Mas, nos primeiros meses de
1997, quando o Fed voltou a se
lançar numa empreitada contra a
inflação e subiu os juros, acabou
ajudando a provocar a crise na
Tailândia e, como consequência
do contágio, os investimentos saíram em massa do Sudeste Asiático. Isso, por fim, provocou uma
crise financeira no Brasil e no resto da América Latina em 1997-98.

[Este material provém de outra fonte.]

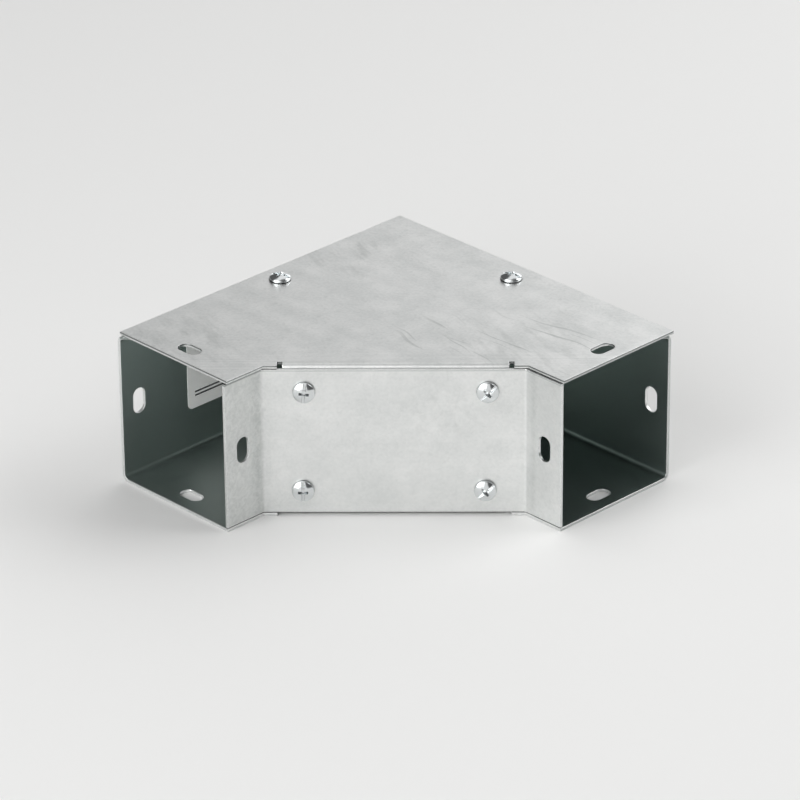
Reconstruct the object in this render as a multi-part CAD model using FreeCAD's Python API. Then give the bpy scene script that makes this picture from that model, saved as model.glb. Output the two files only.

Para mim, parece tolice que os
países em desenvolvimento dependam de financiamento dos
países ricos, ao adotar políticas
neoliberais de "abertura", especialmente de suas contas de capital. Isso abre espaço para que
ocorram saídas devastadoras de
capital, que nenhum país em desenvolvimento controla. Isso
aconteceu até mesmo em países
com histórias de sucesso como a
Coréia, assim como o Brasil, a Argentina e assim por diante. Apenas países como Taiwan, China e
Cingapura, que mantiveram mecanismos de controle de capital,
conseguiram limitar os danos das
crises financeiras internacionais.
Por fim, é sem dúvida verdade
que nas duas últimas décadas do
século passado o Sudeste Asiático
foi a única região que conseguiu
atingir crescimento sustentado e
atraiu mais apoio financeiro dos
países desenvolvidos do que nenhuma outra região.

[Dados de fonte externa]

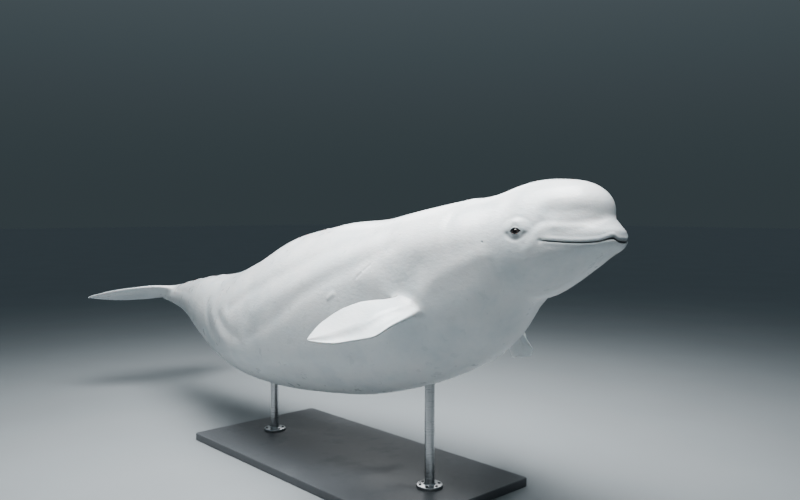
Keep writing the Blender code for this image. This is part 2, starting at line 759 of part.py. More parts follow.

Mas parece evidente que a condição para o sucesso das empresas do Leste Europeu e do Japão
foi a forte regulação presente em
suas relações econômicas com o
resto do mundo, incluindo protecionismo comercial, grandes limitações nas operações domésticas de multinacionais, severos
controles de capital, regulamentação de empréstimos internacionais e o escopo limitado dos mercados de ações.
Folha - As instituições internacionais estarão preparadas para
responder a uma crise séria?
Brenner - Temo que essa resposta a uma crise séria, que afetaria os
países em desenvolvimento de
forma mais dramática que as nações ricas, pode ser antevista com
base na demanda que o FMI fez
ao Equador: pediu que o governo
equatoriano revogasse seu plano
de usar 10% da renda com as exportações de petróleo em saúde e
educação e juntasse esses 10% aos
outros 70% já alocados para o pagamento de sua dívida externa.